An end to the sounds
A curlew rose and called overhead, then swept down over the fox earth as one by one, the stars flickered out. I could almost make it out against the sky as it flared and began to howl and yammer frantically. Suddenly on edge, I searched through the deep blue light to see what had turned the curlew so dramatically. The ground was silver grey and the fox was black against it. I had peered through the gloom for so long in anticipation of this moment that when it became reality, it seemed unreal. He was 150 yards away, and showing up clearly in the telescopic sight. The wind carried a sneezing call up from the blackcock as the first skylarks made a start on the new day. The fox had stopped and was sniffing at the base of a clump of rushes.

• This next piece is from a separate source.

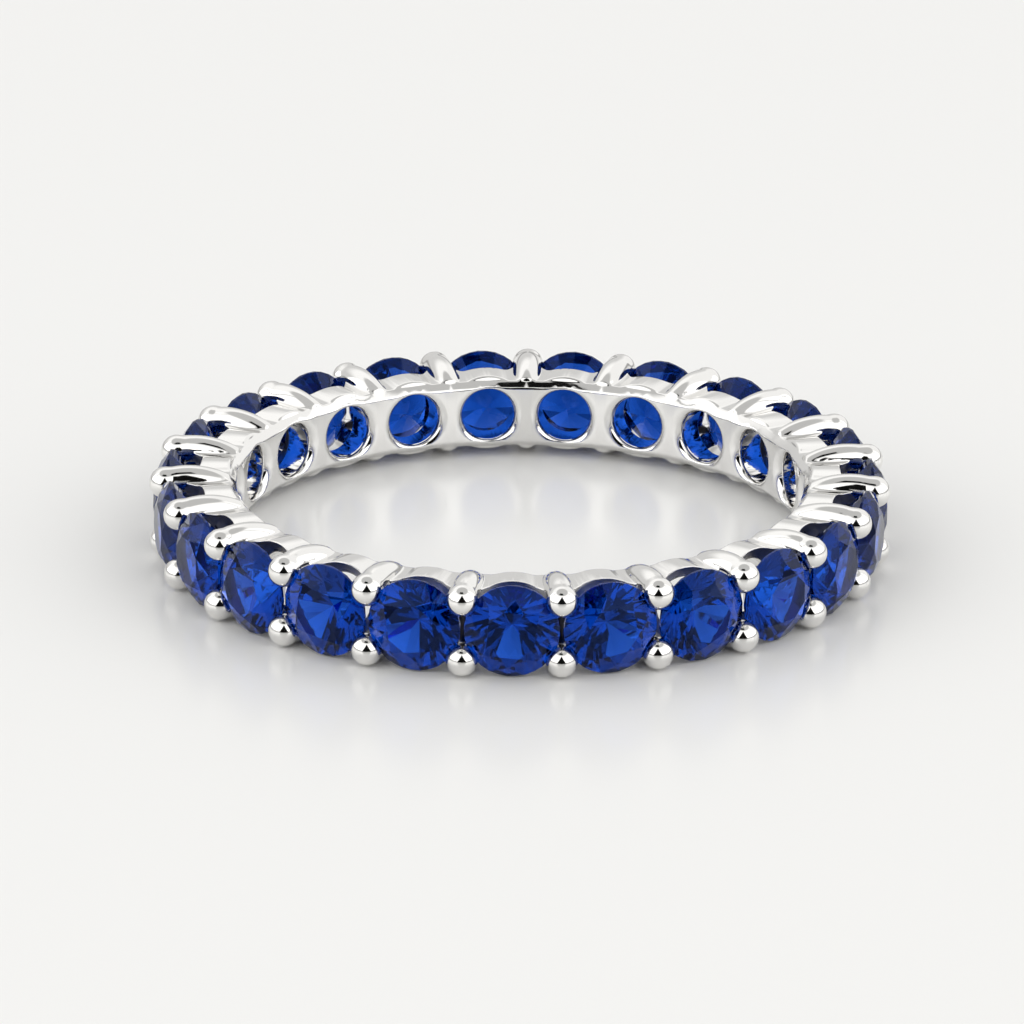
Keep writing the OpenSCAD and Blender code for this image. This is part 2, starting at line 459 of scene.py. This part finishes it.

He looked up and carried on as I worked the bolt on the rifle and brought the butt into my shoulder. When he stopped again, I squeezed the trigger and brought the many hours of natural sound to an end. A resounding double thump; one mechanical, the other anatomical. The wait was over, and what a wait it had been. The fox went straight to the ground and rolled onto one side in the same moment that a red grouse cock emerged from a tussock of grass just a few yards away and coursed out over the hill, cackling madly. Presumably, he had been on the verge of getting up when my shot had startled him, and I wondered how long he and I had been lying together.
Rolling over onto my back, I reached for my bag and took out a thermos of warm coffee. Over the next 45 minutes, I watched the sunlight return to the hill and saw the meadow pipits pick up their self-important games precisely where they had left them the evening before. The dog fox was dead, and it looked like being a bright morning for all the birds on the hill. All that remained was for me to go to bed.